Il Consiglio Ambiente dell’Unione europea ha approvato in via definitiva la cosiddetta “Direttiva rider”, che in realtà riguarda tutti i lavoratori gestiti da app e piattaforme digitali. Il Consiglio ha confermato l’accordo preliminare raggiunto con gli Stati membri l’11 marzo 2024, con la sola astensione della Germania, volto a migliorare le condizioni dei lavoratori. Si tratta della prima volta che viene regolato un sistema lavorativo basato sugli algoritmi.
Le tempistiche
La Direttiva rider sarà ora firmata dal Consiglio e dal Parlamento europeo, poi entrerà in vigore dopo la pubblicazione nella Gazzetta ufficiale dell’Ue. I singoli Stati membri avranno 2 anni di tempo per adeguare la propria legislazione alle indicazioni comunitarie.
Secondo il censimento del 2021, la modifica riguarda 28 milioni di lavoratori nell’Unione europea, impegnati presso più di 500 piattaforme di lavoro digitali. La cifra, si stima, dovrebbe raggiungere i 43 milioni entro il 2025.
Cosa cambia
Come scrive il Consiglio in una nota, la Direttiva renderà più trasparente l’uso di algoritmi nella gestione delle risorse umane, garantendo che i sistemi automatizzati siano monitorati da personale qualificato, soprattutto per le decisioni che hanno impatti significativi sulla vita e sulle professioni dei lavoratori, che avranno il diritto di contestare le decisioni automatizzate. Nessuno verrà più licenziato o disconnesso da un sistema automatico. Ai rider e agli altri lavoratori delle piattaforme digitali non potrà più essere chiesto impunemente di rinunciare ai diritti in merito al riposo e alle performance.
Fra i principali nodi che gli Stati Ue dovranno affrontare, c’è il fatto che le multinazionali proprietarie delle app trattano i lavoratori come autonomi a partita Iva con paghe a cottimo (senza dunque stipendi orari), con nessun diritto a ferie, malattia, maternità, Tfr, scatti d’anzianità e tutele in caso di ingiusto licenziamento. E senza il riposo minimo garantito fra un turno e l’altro.

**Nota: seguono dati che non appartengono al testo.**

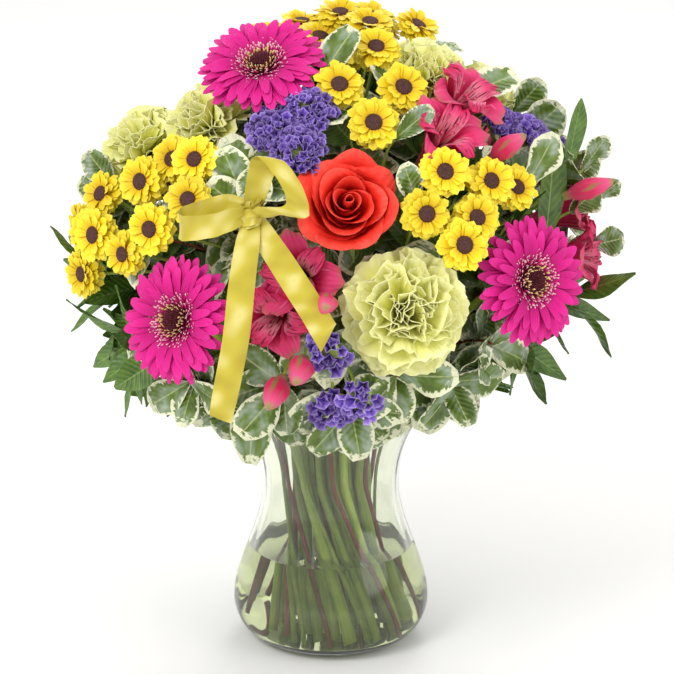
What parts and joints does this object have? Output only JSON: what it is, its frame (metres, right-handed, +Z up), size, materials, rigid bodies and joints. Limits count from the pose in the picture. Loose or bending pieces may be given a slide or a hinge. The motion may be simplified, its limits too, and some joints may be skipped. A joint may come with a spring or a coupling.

In mancanza di una legislazione specifica in Italia, i tribunali e la Cassazione hanno stabilito che ai rider vada applicata la legislazione sul lavoro dipendente.
Tutela della privacy
La direttiva introduce anche norme che proteggono in modo più solido i dati dei lavoratori delle piattaforme digitali. Ai datori di lavoro sarà vietato elaborare determinati tipi di informazioni personali, come quelle sullo stato emotivo o psicologico, nonché sulle convinzioni personali. Per la legislazione italiana si tratta di una parziale conferma.
Pedalare come atleti professionisti
Mesi fa destò scalpore la denuncia dei sindacati contro una nota piattaforma di food delivery. La Cgil riportò il caso di una “una sanzione pari a 3 ore di multa” arrivata a “una lavoratrice che utilizza una bici muscolare”: per una consegna “che prevede una distanza di 6,4 km l’algoritmo ha previsto una velocità media di percorrenza, in mezzo al traffico e con tutti gli imprevisti tipici dell’attività su strada, pari a 26,3 km/h, una media non troppo inferiore a quella che ha permesso a Tadej Pogačar di aggiudicarsi il Giro d’Italia 2024“. Tutto questo presto non sarà più permesso.